Here is the basic info about the NUMA machine. cpu 0 and 16 share the
same L3 cache. Only node 1 and 5 own memory. Using local node as
baseline, the memory write performance suffer 25% drop to nearest node
(i.e. writing data from node 0 to 1), and 78% drop to farthest node
(i.e. writing from 0 to 5).

I used a user space test case to get the performance difference
between the nearest node and the farthest. The case pins two tasks on
cpu 0 and 16. The case used two memory chunks, A which emulates a
small footprint of per cpu section, and B which emulates a large
footprint. Chunk B is always allocated on nearest node, while chunk A
switch between nearest node and the farthest to render comparable
result.

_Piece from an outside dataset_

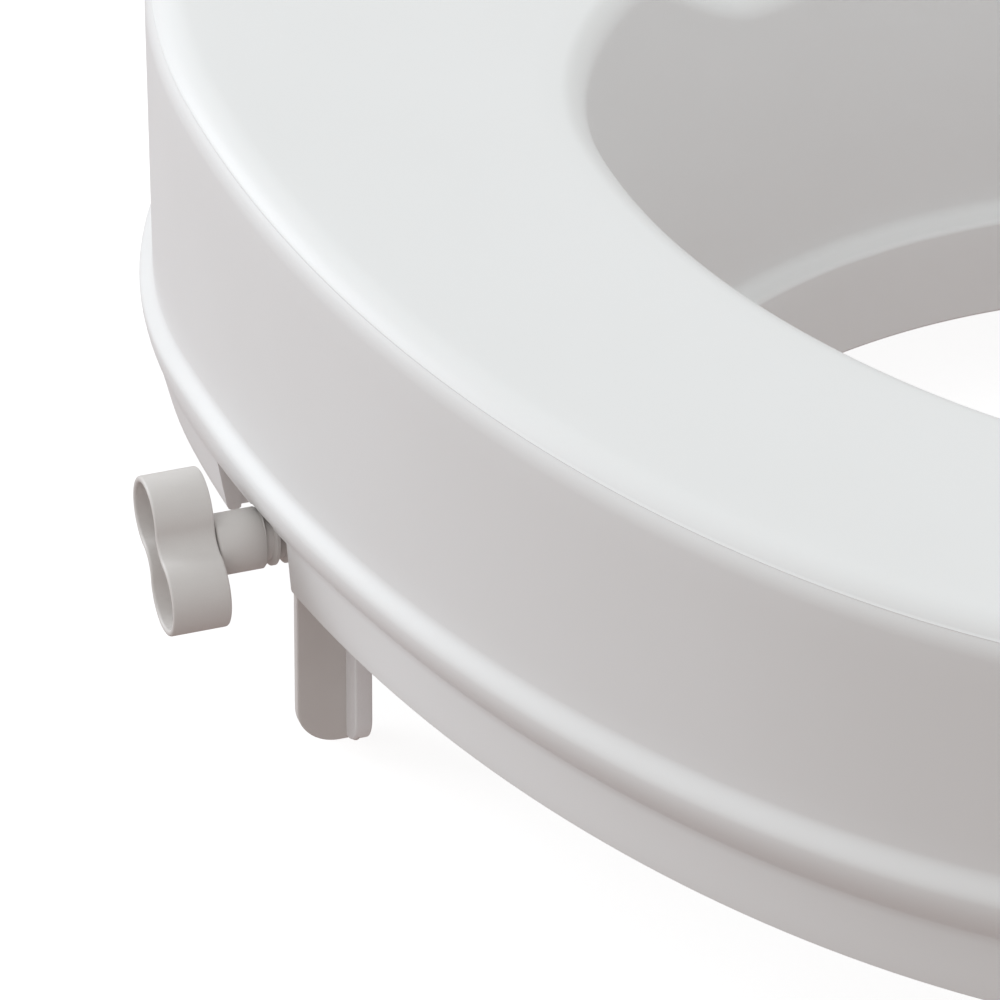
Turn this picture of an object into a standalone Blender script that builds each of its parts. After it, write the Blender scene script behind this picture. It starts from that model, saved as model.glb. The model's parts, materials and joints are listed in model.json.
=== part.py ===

To emulate around 2.5% access to per cpu area, the case
composes two groups of writing, 1 time to memory chunk A, then 40
times to chunk B.

On the nearest node, I used 4MB foot print, which is the same size as
L3 cache. And varying foot print from 2K -> 4K ->8K to emulate the
access to the per cpu section. For 2K and 4K, perf result can not tell
the difference exactly, due to the difference is smaller than the
variance. For 8K: 1.8% improvement, then the larger footprint, the
higher improvement in performance. But 8K means that a module
allocates 4K/per cpu in the section. This is not in practice.

So the changes may be not need.

Regards,
Pingfan